Ristorante Pizzeria Venedik: We also ate at Pizzeria Venedik for, what else, pizza. The service was good but the pizza was just OK. This was disappointing, as it was billed as the best pizza in Izmir. I guess we should have just gotten pide (i.e. Turkish pizza). The french fries were really good, and wine was served.

Views from Pizzeria Venedik.


Izmir Marriott Hotel: Alsancak, Akdeniz Mahallesi, Gazi Blv. No:1, 35220 Konak/İzmir, Türkiye

Culinary Walks Izmir Food Tour: We took the only Izmir food tour for $125 per person. It last from about 10:00 – 4:00 PM.

St. Mary Boat: This is the Cesme boat tour that we took. I emailed to reserve a spot and paid in cash on the day of ($40 USD per person).

Ephesus tour: We took this private tour from Get Your Guide. It was meant to last 5 hours, but we cut it to about 2.5, only visiting the sites we wanted to see. The cost was $64 USD per person.

Narjill Restaurant: Konak Pier. Open daily 10:00 AM – 11:00 PM. No alcohol. Reservations recommended for the best seats. You can go for just shisha.

Ristorante Pizzeria Venedik: Kültür, 1382 Sokak, Alsancak – İzmir Gül sokak No:10/A-B, 35220 Konak, Türkiye. Open daily. Reservations probably not needed. Alcohol served.

Deniz Restaurant: Kültür, İzmir Palas Oteli, Atatürk Cd. No: 188/B ZEMİN, 35220 Konak/İzmir, Türkiye. Open daily. Reservation recommended. Alcohol served.


One thought on “Four July Days In Izmir, Turkey!

  1. We really likes Izmir too.
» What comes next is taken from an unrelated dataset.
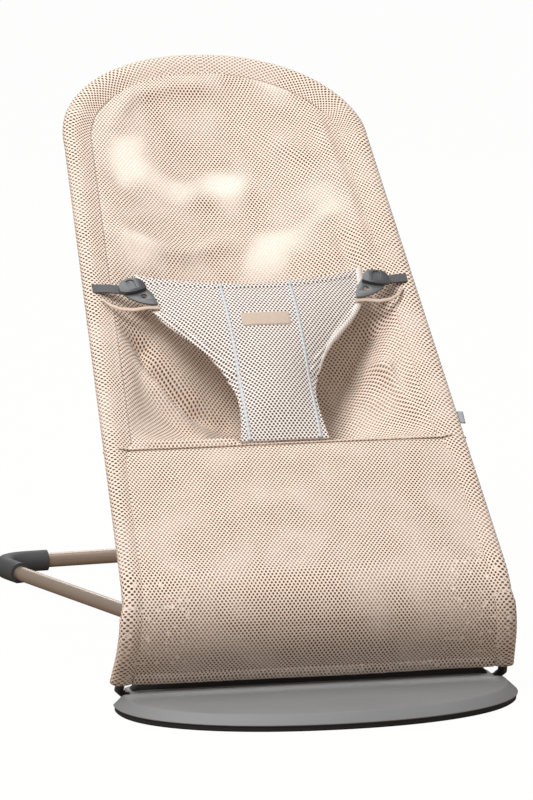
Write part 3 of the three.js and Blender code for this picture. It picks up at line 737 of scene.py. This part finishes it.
def label_place(a, b):
    v = LABEL_LOW + LABEL_RISE * b
    x = (2 * a - 1) * LABEL_HALF + 0.002
    return panel_place(x / through(PANEL_WIDTH, panel_station(v)), v, 0.0024)


label_tag = lay_grid("chest_label", 24, 10, label_place, lambda a, b: (a * 0.047, b * 0.017))
give_thickness(label_tag, 0.0008, -1.0)
round_edges(label_tag, 0.0003, 1, 30)
beige_satin = ribbed_material("beige_satin", (0.62, 0.48, 0.38), (0.50, 0.38, 0.30), 0.0007, 0, 0.35,
                              Sheen_Weight=0.3)
label_tag.data.materials.append(beige_satin)
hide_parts("panel_label")
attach(label_tag, "seat")


# ---- restraint straps ----
# A short length of dark grey woven webbing at each side. It is sewn inside the sleeve and
# comes out through a slit, round to the button.
STRAP_HALF = 0.0052
STRAP_S = 0.408
STRAP_RISE = 0.011
# (x, n) along the strap, from under the button, out over the sleeve and round it.
STRAP_LINE = ((0.1175, 0.1071), (0.130, 0.1064), (0.142, 0.1050), (0.150, 0.1034), (0.1545, 0.1022),
              (0.1570, 0.1003), (0.1578, 0.0975))
webbing = ribbed_material("dark_webbing", (0.135, 0.135, 0.14), (0.030, 0.030, 0.033), 0.0022, 1, 0.7,
                          Sheen_Weight=0.2)


def strap_place(side):
    def place(a, b):
        x, n = part_way(STRAP_LINE, b)
        s = STRAP_S + STRAP_RISE * min(1.0, (x - 0.117) / 0.043) + side * (2 * a - 1) * STRAP_HALF
        return seat_place(side * x, s, n)
    return place


for label, side in SIDES:
    strap = lay_grid(f"webbing_{label}", 10, 60, strap_place(side), lambda a, b: (a * 0.0104, b * 0.045))
    give_thickness(strap, 0.0013)
    strap.data.materials.append(webbing)
    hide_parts(f"strap_{label}")
    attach(strap, "seat")


# ---- bound flaps under the tabs ----
# The flap of mesh under each tab is edged with a narrow beige tape. It runs from the sleeve
# to the tip of the tab.

# The tape's middle line as (x, station, height).
BOUND = ((0.150, 0.4040, 0.1020), (0.144, 0.3950, 0.1035), (0.134, 0.3880, 0.1050), (0.122, 0.3850, 0.1065),
         (0.108, 0.3860, 0.1080), (0.098, 0.3850, 0.1085))


def plain_material(name, colour, rough, grain=900.0, bump=0.12, variation=0.10, **skin_values):
    """A moulded or coated surface with a fine grain and a slight unevenness in its colour."""
    made = new_material(name)
    place = paint(made, "ShaderNodeTexCoord", (-900, 0))
    fine = paint(made, "ShaderNodeTexNoise", (-700, -200), Scale=grain, Detail=3.0, Vector=(place, "Object"))
    broad = paint(made, "ShaderNodeTexNoise", (-700, 200), Scale=14.0, Detail=4.0, Vector=(place, "Object"))
    tone = mix(made, (-400, 200), (broad, "Fac"), (*[c * (1 - variation) for c in colour], 1),
               (*[min(1, c * (1 + variation)) for c in colour], 1))
    worn = paint(made, "ShaderNodeMapRange", (-400, 0), Value=(broad, "Fac"), To_Min=rough - 0.07,
                 To_Max=rough + 0.07)
    relief = paint(made, "ShaderNodeBump", (-400, -250), Strength=bump, Distance=0.0003,
                   Height=(fine, "Fac"))
    skin = paint(made, "ShaderNodeBsdfPrincipled", (0, 0), Base_Color=(tone, 2), Roughness=(worn, 0),
                 Normal=(relief, 0), **skin_values)
    return finish_material(made, skin)


edge_tape = plain_material("beige_edge_tape", (0.60, 0.47, 0.38), 0.8, grain=1500, bump=0.2)
for label, side in SIDES:
    def bound_place(a, b, side=side):
        turn = 2 * math.pi * a
        x, s, n = part_way(BOUND, b)
        return seat_place(side * x, s + 0.0022 * math.cos(turn), n + 0.0011 * math.sin(turn))

    bound = lay_grid(f"bound_edge_{label}", 10, 60, bound_place, lambda a, b: (0.008 * a, 0.06 * b))
    bound.data.materials.append(edge_tape)
    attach(bound, "seat")


# ---- plastic and metal parts that keep their shape ----
# Tabs, buttons, hinges, racks, screws and saddles are moulded or turned parts; each gets
# rounded edges and its own finish.
def soften(name, finish, width):
    """Rounds the edges of a hard part that keeps its shape, and gives it its finish."""
    part = frame["nodes"][name]
    part.modifiers.new("joined corners", "WELD").merge_threshold = 0.00001
    if width:
        edge = part.modifiers.new("rounded edges", "BEVEL")
        edge.width = width
        edge.segments = 3
        edge.limit_method = "ANGLE"
        edge.angle_limit = math.radians(35)
        edge.harden_normals = True
    part.data.materials.clear()
    part.data.materials.append(finish)
    for face in part.data.polygons:
        face.use_smooth = True


tab_plastic = plain_material("mid_grey_plastic_tab", (0.115, 0.12, 0.122), 0.28, Specular_IOR_Level=0.6)
button_plastic = plain_material("dark_grey_plastic", (0.058, 0.060, 0.064), 0.24, Specular_IOR_Level=0.6,
                                Coat_Weight=0.3)
wire_black = plain_material("black_lacquer", (0.018, 0.018, 0.019), 0.38, grain=500, bump=0.06,
                            Specular_IOR_Level=0.5)
zinc = plain_material("zinc_plate", (0.55, 0.55, 0.54), 0.32, grain=1200, bump=0.1, Metallic=1.0)
plate_plastic = plain_material("mid_grey_plastic", (0.195, 0.195, 0.197), 0.55, grain=1400, bump=0.16,
                               Specular_IOR_Level=0.45)
black_rubber = plain_material("black_rubber", (0.014, 0.014, 0.014), 0.75, grain=700, bump=0.3)
grip_rubber = plain_material("dark_grey_rubber", (0.052, 0.053, 0.055), 0.62, grain=800, bump=0.22)
champagne = plain_material("champagne_lacquer", (0.40, 0.315, 0.25), 0.34, grain=650, bump=0.05,
                           Metallic=0.55, Coat_Weight=0.3, Coat_Roughness=0.2)
for label in ("left", "right"):
    soften(f"panel_tab_{label}", tab_plastic, 0.0006)
    soften(f"button_{label}", button_plastic, 0.0009)
    soften(f"rail_{label}", wire_black, 0.0)
    soften(f"hip_tongue_{label}", zinc, 0.0003)
    soften(f"hip_fork_{label}", zinc, 0.0003)
    soften(f"hip_pin_{label}", zinc, 0.0003)
    soften(f"catch_rack_{label}", button_plastic, 0.0005)
    soften(f"prop_peg_{label}", black_rubber, 0.0005)
    soften(f"prop_saddle_{label}", plate_plastic, 0.0008)
    for count in (1, 2):
        soften(f"rack_rivet_{label}_{count}", zinc, 0.0003)
        soften(f"socket_screw_{label}_{count}", zinc, 0.0003)
soften("tube_socket", plate_plastic, 0.0015)
soften("prop_wire", wire_black, 0.0)
soften("back_hoop", wire_black, 0.0)


# ---- side tag ----
# A small plain tag of grey woven tape, folded once. It is sewn into the right sleeve's
# seam.
tag_low, tag_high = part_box("side_tag")


def tag_place(a, b):
    return Vector((tag_low.x - 0.004 + (tag_high.x - tag_low.x + 0.001) * a,
                   tag_low.y + (tag_high.y - tag_low.y) * b,
                   tag_low.z + (tag_high.z - tag_low.z) * b + 0.0006 * math.sin(a * 3)))


side_tag = lay_grid("plain_side_tag", 8, 10, tag_place, lambda a, b: (a * 0.013, b * 0.013))
give_thickness(side_tag, 0.0010, -1.0)
grey_tape = ribbed_material("grey_tape", (0.40, 0.42, 0.45), (0.28, 0.30, 0.33), 0.0009, 1, 0.6)
side_tag.data.materials.append(grey_tape)
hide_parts("side_tag")
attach(side_tag, "seat")


# ---- foot plate ----
# One moulded half moon of grey plastic with a wide sloping rim, on a black rubber sole.
# The rear corners are notched for the seat's hinge wires.
plate_low, plate_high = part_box("foot_plate")
PLATE_HALF = plate_high.x
PLATE_FRONT = plate_low.y
PLATE_REAR = plate_high.y
PLATE_WIDEST = PLATE_FRONT + 0.112
RIM_POINTS = 96
REAR_POINTS = 14


def plate_outline(inset):
    """The half moon drawn inwards by an inset, as (x, y) points."""
    half = PLATE_HALF - inset
    depth = PLATE_WIDEST - PLATE_FRONT - inset
    rear = PLATE_REAR - inset * 0.25
    points = []
    for i in range(RIM_POINTS + 1):
        turn = math.pi + math.pi * i / RIM_POINTS
        full = abs(math.cos(turn)) ** 0.94, abs(math.sin(turn)) ** 0.94
        points.append((math.copysign(half * full[0], math.cos(turn)), PLATE_WIDEST - depth * full[1]))
    corner = half - 0.160
    for side in (1, -1):
        bend = [(half, PLATE_WIDEST), (half, rear), (half - corner, rear)]
        run = [tuple(bend[0][k] * (1 - t) ** 2 + 2 * bend[1][k] * t * (1 - t) + bend[2][k] * t * t
                     for k in (0, 1)) for t in [j / REAR_POINTS for j in range(1, REAR_POINTS + 1)]]
        points += run if side == 1 else [(-x, y) for x, y in reversed(run)][1:]
    return points


def stack_up(name, layers):
    """Rings of the plate's outline, one extrude for each (height, inset), capped at both ends."""
    ring = plate_outline(layers[0][1])
    bpy.ops.object.select_all(action="DESELECT")
    bpy.ops.mesh.primitive_circle_add(vertices=len(ring), radius=1, fill_type="NGON")
    piece = bpy.context.object
    piece.name = name
    count = len(ring)
    for vertex, (x, y) in zip(piece.data.vertices, ring):
        vertex.co = (x, y, layers[0][0])
    for height, inset in layers[1:]:
        bpy.ops.object.mode_set(mode="EDIT")
        bpy.ops.mesh.extrude_region_move(TRANSFORM_OT_translate={"value": (0, 0, 0.001)})
        bpy.ops.object.mode_set(mode="OBJECT")
        moved = [v for v in piece.data.vertices if v.select]
        for vertex, (x, y) in zip(sorted(moved, key=lambda v: v.index)[-count:], plate_outline(inset)):
            vertex.co = (x, y, height)
    bpy.ops.object.mode_set(mode="EDIT")
    bpy.ops.mesh.select_all(action="SELECT")
    bpy.ops.mesh.normals_make_consistent(inside=False)
    bpy.ops.object.mode_set(mode="OBJECT")
    return piece


def notch_corners(piece):
    """Cuts a slot for the hinge wire into both rear corners."""
    wire_x = rail_half(0.0)
    for side in (-1, 1):
        bpy.ops.mesh.primitive_cube_add(size=1, location=(side * (wire_x + 0.0065), hinge.y + 0.0135, 0.01))
        cutter = bpy.context.object
        cutter.scale = (0.034, 0.053, 0.04)
        bpy.ops.object.transform_apply(location=True, scale=True)
        cut = piece.modifiers.new("notch", "BOOLEAN")
        cut.object = cutter
        cut.solver = "EXACT"
        apply_all(piece)
        bpy.data.objects.remove(cutter)


# Both stacks are (height, inset) rings, from the bottom up.
plate = stack_up("foot_plate_shell", ((0.0053, 0.0016), (0.0060, 0.0002), (0.0066, 0.0), (0.0074, 0.0008),
                                      (0.0146, 0.0085), (0.0152, 0.0094), (0.0154, 0.0104), (0.0163, 0.0300)))
notch_corners(plate)
round_edges(plate, 0.0006, 2, 40)
bpy.ops.object.shade_smooth_by_angle(angle=math.radians(28))
plate.data.materials.append(plate_plastic)
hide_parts("foot_plate")
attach(plate, "base")

sole = stack_up("plate_sole_pad", ((0.0, 0.0030), (0.0010, 0.0016), (0.0052, 0.0012)))
notch_corners(sole)
bpy.ops.object.shade_smooth_by_angle(angle=math.radians(28))
sole.data.materials.append(black_rubber)
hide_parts("plate_sole")
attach(sole, "base")


# ---- dark strip at the plate's rear ----
# A low black strip with tapered ends lies along the rear of the plate, where it makes a dark band under the
# hem.
STRIP_Y = hinge.y + 0.006
bpy.ops.mesh.primitive_cube_add(size=1, location=(0, STRIP_Y, 0.0201))
strip = bpy.context.object
strip.name = "rear_dark_strip"
strip.scale = (0.346, 0.015, 0.0090)
bpy.ops.object.transform_apply(location=True, scale=True)
for vertex in strip.data.vertices:
    if vertex.co.z > 0.02:
        vertex.co.x *= 0.955
        vertex.co.y = STRIP_Y + (vertex.co.y - STRIP_Y) * 0.6
round_edges(strip, 0.002, 4, 30)
bpy.ops.object.shade_smooth_by_angle(angle=math.radians(40))
strip.data.materials.append(black_rubber)
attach(strip, "base")


# ---- base tube and rear elbows ----
# One steel tube bent to a wishbone, lacquered champagne. Its rear corners sit in dark
# grey rubber elbows, cut flat where they stand on the floor.
TUBE_RADIUS = 0.0075
BEND_STEPS = 16
TUBE_Z = 0.010
tube_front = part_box("base_tube")[0].y
NECK_X = 0.045
NECK_END = hinge.y + 0.205
CORNER_X = 0.190
CORNER_Y = hinge.y + 0.632
CROSS_Y = CORNER_Y + 0.018


def bent_tube(name, corners, bends, radius, sides=10):
    """A tube along straight runs joined by rounded bends, made as a bevelled curve."""
    route = [Vector(corners[0])]
    for i, bend in enumerate(bends):
        corner = Vector(corners[i + 1])
        into = (corner - Vector(corners[i])).normalized()
        out = (Vector(corners[i + 2]) - corner).normalized()
        reach = bend * math.tan(into.angle(out) / 2)
        start, end = corner - into * reach, corner + out * reach
        for j in range(BEND_STEPS + 1):
            t = j / BEND_STEPS
            route.append(start * (1 - t) ** 2 + corner * 2 * t * (1 - t) + end * t * t)
    route.append(Vector(corners[-1]))
    bpy.ops.object.select_all(action="DESELECT")
    bpy.ops.curve.primitive_nurbs_path_add()
    piece = bpy.context.object
    piece.name = name
    piece.data.splines.clear()
    spline = piece.data.splines.new("POLY")
    spline.points.add(len(route) - 1)
    for point, place in zip(spline.points, route):
        point.co = (*place, 1)
    piece.data.bevel_depth = radius
    piece.data.bevel_resolution = sides
    piece.data.use_fill_caps = True
    bpy.ops.object.convert(target="MESH")
    piece = bpy.context.object
    bpy.ops.object.shade_smooth_by_angle(angle=math.radians(40))
    return piece


right_side = [(NECK_X, tube_front, TUBE_Z), (NECK_X, NECK_END, TUBE_Z), (CORNER_X, CORNER_Y, TUBE_Z)]
left_side = [(-x, y, z) for x, y, z in reversed(right_side)]
base_tube = bent_tube("wishbone_tube", right_side + [(0, CROSS_Y, TUBE_Z)] + left_side,
                      (0.060, 0.030, 0.600, 0.030, 0.060), TUBE_RADIUS)
base_tube.data.materials.append(champagne)
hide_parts("base_tube")
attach(base_tube, "base")

ELBOW_ARM = 0.058
ELBOW_RADIUS = 0.011
ELBOW_BEND = 0.030
for label, side in SIDES:
    corner = Vector((side * CORNER_X, CORNER_Y, TUBE_Z))
    front = (Vector((side * NECK_X, NECK_END, TUBE_Z)) - corner).normalized() * ELBOW_ARM
    inner = (Vector((0, CROSS_Y, TUBE_Z)) - corner).normalized() * ELBOW_ARM
    elbow = bent_tube(f"rear_elbow_{label}", (corner + front, corner, corner + inner), (ELBOW_BEND,),
                      ELBOW_RADIUS, 14)
    for vertex in elbow.data.vertices:
        vertex.co.z = max(0.0, vertex.co.z)
    round_edges(elbow, 0.0016, 3, 60)
    elbow.data.materials.append(grip_rubber)
    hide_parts(f"rear_foot_{label}")
    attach(elbow, "base")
Jason accompanied me on a work trip after spending time in Istanbul and loved it and would like to go back one day. We did find it a little touristy in some spots with all the guys standing outside the restaurants trying to get people in to eat, even in November during low season but it seems to be a thing in Turkey in general. Many of the local people we met also chose Izmir over Istanbul for quality of life and we can see why due to that walking path by the sea.